Please quote every line word for word.

===== Information shown =====

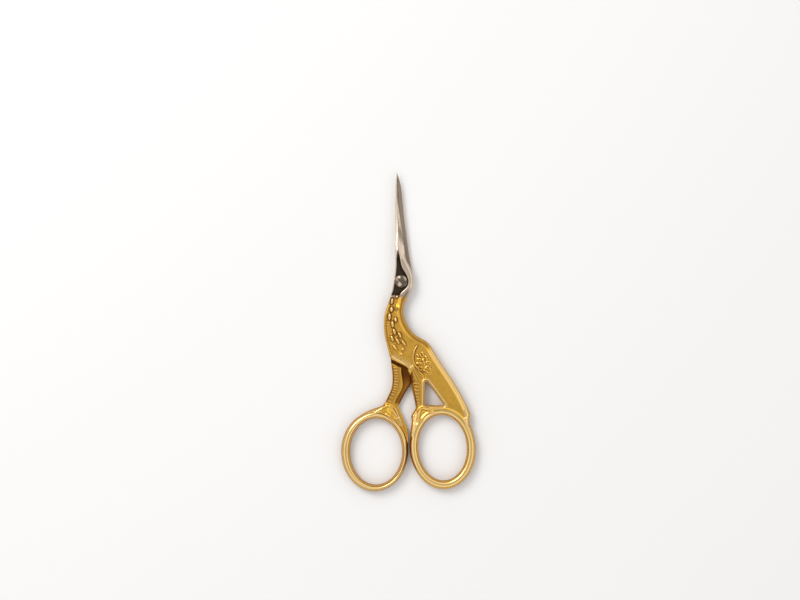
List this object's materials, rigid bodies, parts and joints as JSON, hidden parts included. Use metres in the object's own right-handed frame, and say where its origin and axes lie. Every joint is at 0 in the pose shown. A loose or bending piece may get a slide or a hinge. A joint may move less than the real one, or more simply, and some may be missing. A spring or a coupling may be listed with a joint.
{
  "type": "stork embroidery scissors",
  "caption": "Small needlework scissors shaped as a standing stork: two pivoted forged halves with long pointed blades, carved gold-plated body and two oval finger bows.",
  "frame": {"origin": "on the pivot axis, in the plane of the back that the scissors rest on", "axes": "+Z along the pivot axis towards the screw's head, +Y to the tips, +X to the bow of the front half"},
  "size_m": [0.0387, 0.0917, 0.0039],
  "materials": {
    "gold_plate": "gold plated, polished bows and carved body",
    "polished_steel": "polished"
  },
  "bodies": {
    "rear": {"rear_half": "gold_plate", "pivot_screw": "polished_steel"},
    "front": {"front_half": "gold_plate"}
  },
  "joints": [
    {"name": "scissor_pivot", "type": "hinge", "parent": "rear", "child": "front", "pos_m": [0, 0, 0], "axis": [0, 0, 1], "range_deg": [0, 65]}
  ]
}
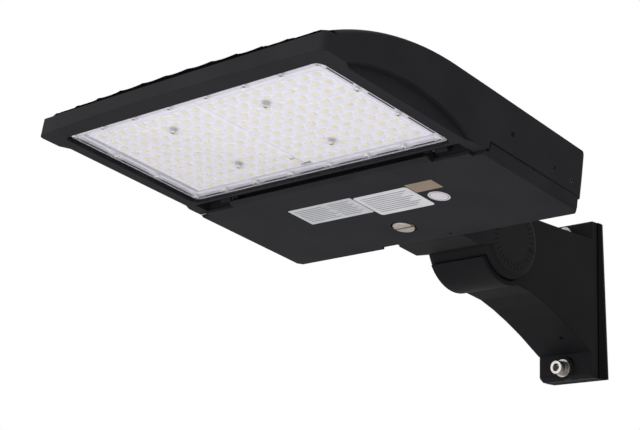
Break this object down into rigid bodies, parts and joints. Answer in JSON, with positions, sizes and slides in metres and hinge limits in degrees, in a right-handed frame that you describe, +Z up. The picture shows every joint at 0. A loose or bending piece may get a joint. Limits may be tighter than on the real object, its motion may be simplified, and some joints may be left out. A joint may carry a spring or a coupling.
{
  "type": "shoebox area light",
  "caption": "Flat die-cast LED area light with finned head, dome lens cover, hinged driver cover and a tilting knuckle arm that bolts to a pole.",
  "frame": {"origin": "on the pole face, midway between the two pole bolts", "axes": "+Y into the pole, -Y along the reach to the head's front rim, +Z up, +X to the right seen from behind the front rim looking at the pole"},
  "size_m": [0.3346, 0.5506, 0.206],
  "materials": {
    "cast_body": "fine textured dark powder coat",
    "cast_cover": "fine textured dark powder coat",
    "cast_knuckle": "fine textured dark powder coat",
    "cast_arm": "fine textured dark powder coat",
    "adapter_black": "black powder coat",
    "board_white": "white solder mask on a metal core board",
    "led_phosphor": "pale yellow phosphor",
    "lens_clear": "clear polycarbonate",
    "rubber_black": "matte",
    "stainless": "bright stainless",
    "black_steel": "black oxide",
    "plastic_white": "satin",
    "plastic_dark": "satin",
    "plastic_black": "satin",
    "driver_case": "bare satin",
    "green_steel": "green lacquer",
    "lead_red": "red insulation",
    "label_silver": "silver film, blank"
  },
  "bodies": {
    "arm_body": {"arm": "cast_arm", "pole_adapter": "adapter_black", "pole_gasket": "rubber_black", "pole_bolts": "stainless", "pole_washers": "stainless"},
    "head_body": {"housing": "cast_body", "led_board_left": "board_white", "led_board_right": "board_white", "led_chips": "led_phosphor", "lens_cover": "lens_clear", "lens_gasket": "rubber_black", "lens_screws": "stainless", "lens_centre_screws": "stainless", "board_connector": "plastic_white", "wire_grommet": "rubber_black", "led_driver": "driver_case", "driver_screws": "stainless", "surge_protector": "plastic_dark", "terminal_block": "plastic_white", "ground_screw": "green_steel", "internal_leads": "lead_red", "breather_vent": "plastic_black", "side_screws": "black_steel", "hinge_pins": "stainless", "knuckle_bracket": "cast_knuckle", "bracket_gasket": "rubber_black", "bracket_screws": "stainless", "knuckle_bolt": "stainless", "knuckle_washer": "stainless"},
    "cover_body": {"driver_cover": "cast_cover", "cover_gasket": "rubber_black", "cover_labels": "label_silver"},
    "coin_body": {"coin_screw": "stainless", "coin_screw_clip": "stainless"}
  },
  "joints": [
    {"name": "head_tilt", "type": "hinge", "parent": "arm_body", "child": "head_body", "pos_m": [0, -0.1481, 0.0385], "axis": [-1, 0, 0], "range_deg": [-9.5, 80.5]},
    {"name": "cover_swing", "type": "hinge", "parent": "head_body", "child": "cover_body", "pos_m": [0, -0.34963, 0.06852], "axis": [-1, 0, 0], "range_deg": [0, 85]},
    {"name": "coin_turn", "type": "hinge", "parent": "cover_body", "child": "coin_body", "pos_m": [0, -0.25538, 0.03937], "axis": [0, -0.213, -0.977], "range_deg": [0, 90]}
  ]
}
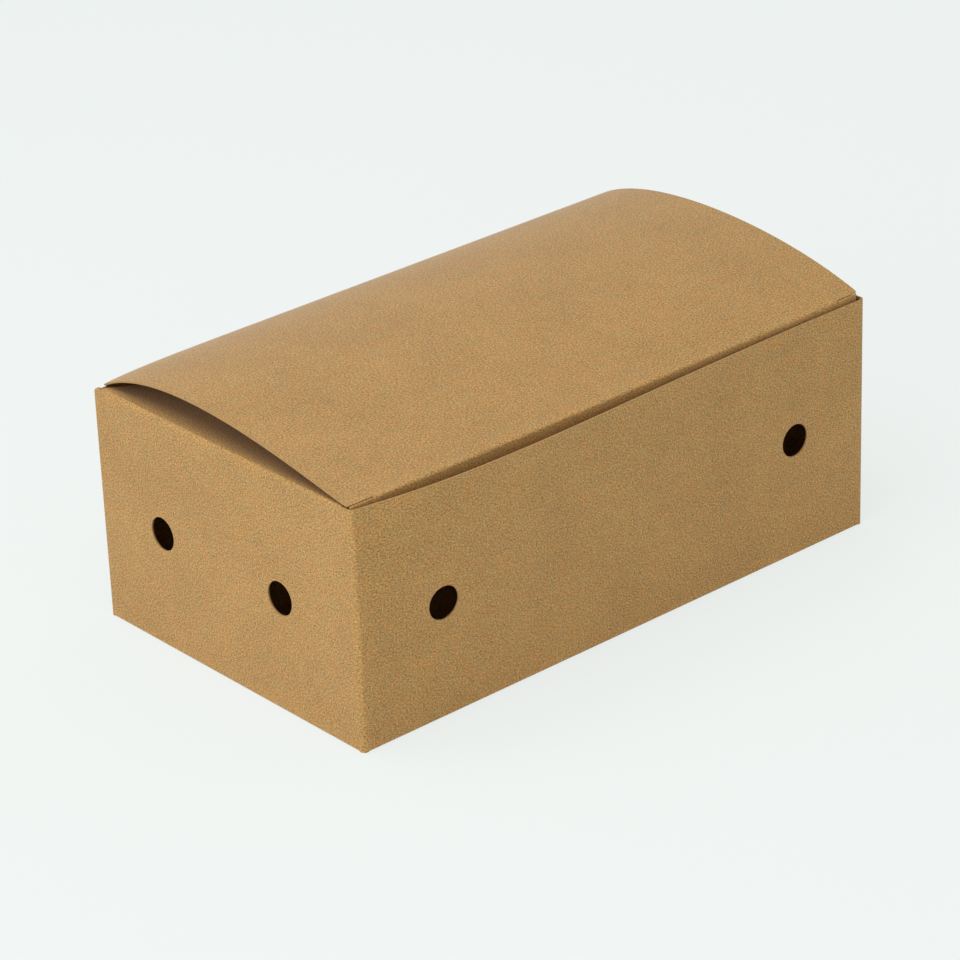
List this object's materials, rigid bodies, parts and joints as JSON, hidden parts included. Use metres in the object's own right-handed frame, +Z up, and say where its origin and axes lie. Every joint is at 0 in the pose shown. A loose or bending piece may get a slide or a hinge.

=====

Exercise result -
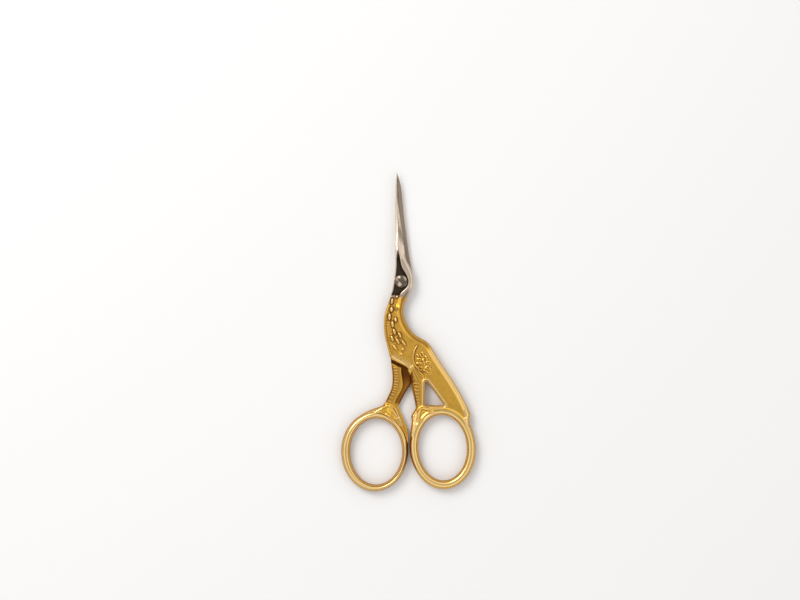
List this object's materials, rigid bodies, parts and joints as JSON, hidden parts included. Use metres in the object's own right-handed frame, and say where its origin and axes lie. Every joint is at 0 in the pose shown. A loose or bending piece may get a slide or a hinge. A joint may move less than the real one, or more simply, and some may be missing. A spring or a coupling may be listed with a joint.
{
  "type": "stork embroidery scissors",
  "caption": "Small needlework scissors shaped as a standing stork: two pivoted forged halves with long pointed blades, carved gold-plated body and two oval finger bows.",
  "frame": {"origin": "on the pivot axis, in the plane of the back that the scissors rest on", "axes": "+Z along the pivot axis towards the screw's head, +Y to the tips, +X to the bow of the front half"},
  "size_m": [0.0387, 0.0917, 0.0039],
  "materials": {
    "gold_plate": "gold plated, polished bows and carved body",
    "polished_steel": "polished"
  },
  "bodies": {
    "rear": {"rear_half": "gold_plate", "pivot_screw": "polished_steel"},
    "front": {"front_half": "gold_plate"}
  },
  "joints": [
    {"name": "scissor_pivot", "type": "hinge", "parent": "rear", "child": "front", "pos_m": [0, 0, 0], "axis": [0, 0, 1], "range_deg": [0, 65]}
  ]
}
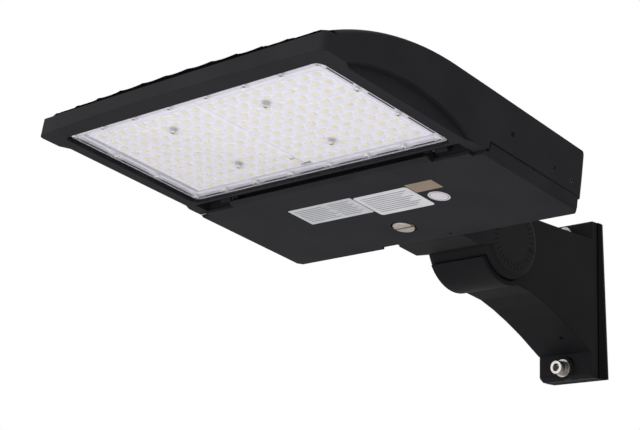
Break this object down into rigid bodies, parts and joints. Answer in JSON, with positions, sizes and slides in metres and hinge limits in degrees, in a right-handed frame that you describe, +Z up. The picture shows every joint at 0. A loose or bending piece may get a joint. Limits may be tighter than on the real object, its motion may be simplified, and some joints may be left out. A joint may carry a spring or a coupling.
{
  "type": "shoebox area light",
  "caption": "Flat die-cast LED area light with finned head, dome lens cover, hinged driver cover and a tilting knuckle arm that bolts to a pole.",
  "frame": {"origin": "on the pole face, midway between the two pole bolts", "axes": "+Y into the pole, -Y along the reach to the head's front rim, +Z up, +X to the right seen from behind the front rim looking at the pole"},
  "size_m": [0.3346, 0.5506, 0.206],
  "materials": {
    "cast_body": "fine textured dark powder coat",
    "cast_cover": "fine textured dark powder coat",
    "cast_knuckle": "fine textured dark powder coat",
    "cast_arm": "fine textured dark powder coat",
    "adapter_black": "black powder coat",
    "board_white": "white solder mask on a metal core board",
    "led_phosphor": "pale yellow phosphor",
    "lens_clear": "clear polycarbonate",
    "rubber_black": "matte",
    "stainless": "bright stainless",
    "black_steel": "black oxide",
    "plastic_white": "satin",
    "plastic_dark": "satin",
    "plastic_black": "satin",
    "driver_case": "bare satin",
    "green_steel": "green lacquer",
    "lead_red": "red insulation",
    "label_silver": "silver film, blank"
  },
  "bodies": {
    "arm_body": {"arm": "cast_arm", "pole_adapter": "adapter_black", "pole_gasket": "rubber_black", "pole_bolts": "stainless", "pole_washers": "stainless"},
    "head_body": {"housing": "cast_body", "led_board_left": "board_white", "led_board_right": "board_white", "led_chips": "led_phosphor", "lens_cover": "lens_clear", "lens_gasket": "rubber_black", "lens_screws": "stainless", "lens_centre_screws": "stainless", "board_connector": "plastic_white", "wire_grommet": "rubber_black", "led_driver": "driver_case", "driver_screws": "stainless", "surge_protector": "plastic_dark", "terminal_block": "plastic_white", "ground_screw": "green_steel", "internal_leads": "lead_red", "breather_vent": "plastic_black", "side_screws": "black_steel", "hinge_pins": "stainless", "knuckle_bracket": "cast_knuckle", "bracket_gasket": "rubber_black", "bracket_screws": "stainless", "knuckle_bolt": "stainless", "knuckle_washer": "stainless"},
    "cover_body": {"driver_cover": "cast_cover", "cover_gasket": "rubber_black", "cover_labels": "label_silver"},
    "coin_body": {"coin_screw": "stainless", "coin_screw_clip": "stainless"}
  },
  "joints": [
    {"name": "head_tilt", "type": "hinge", "parent": "arm_body", "child": "head_body", "pos_m": [0, -0.1481, 0.0385], "axis": [-1, 0, 0], "range_deg": [-9.5, 80.5]},
    {"name": "cover_swing", "type": "hinge", "parent": "head_body", "child": "cover_body", "pos_m": [0, -0.34963, 0.06852], "axis": [-1, 0, 0], "range_deg": [0, 85]},
    {"name": "coin_turn", "type": "hinge", "parent": "cover_body", "child": "coin_body", "pos_m": [0, -0.25538, 0.03937], "axis": [0, -0.213, -0.977], "range_deg": [0, 90]}
  ]
}
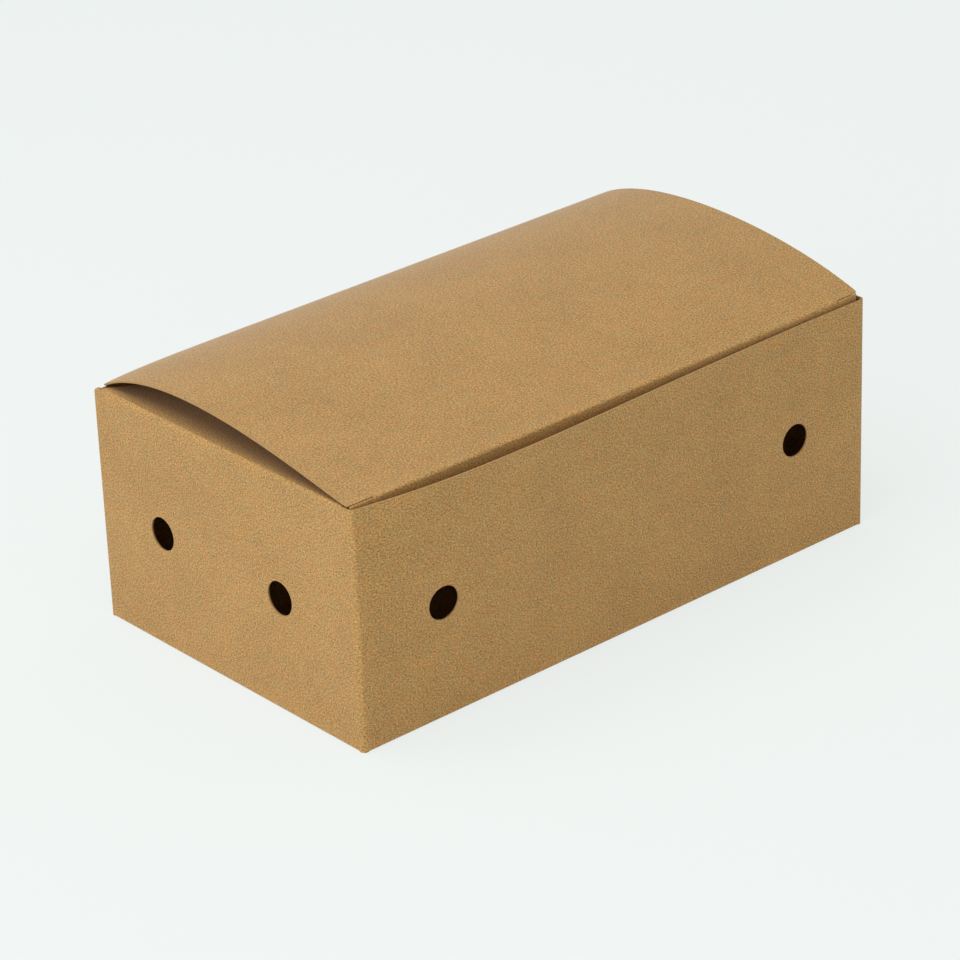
List this object's materials, rigid bodies, parts and joints as JSON, hidden parts included. Use metres in the object's own right-handed frame, +Z up, and say where its origin and axes lie. Every joint is at 0 in the pose shown. A loose or bending piece may get a slide or a hinge.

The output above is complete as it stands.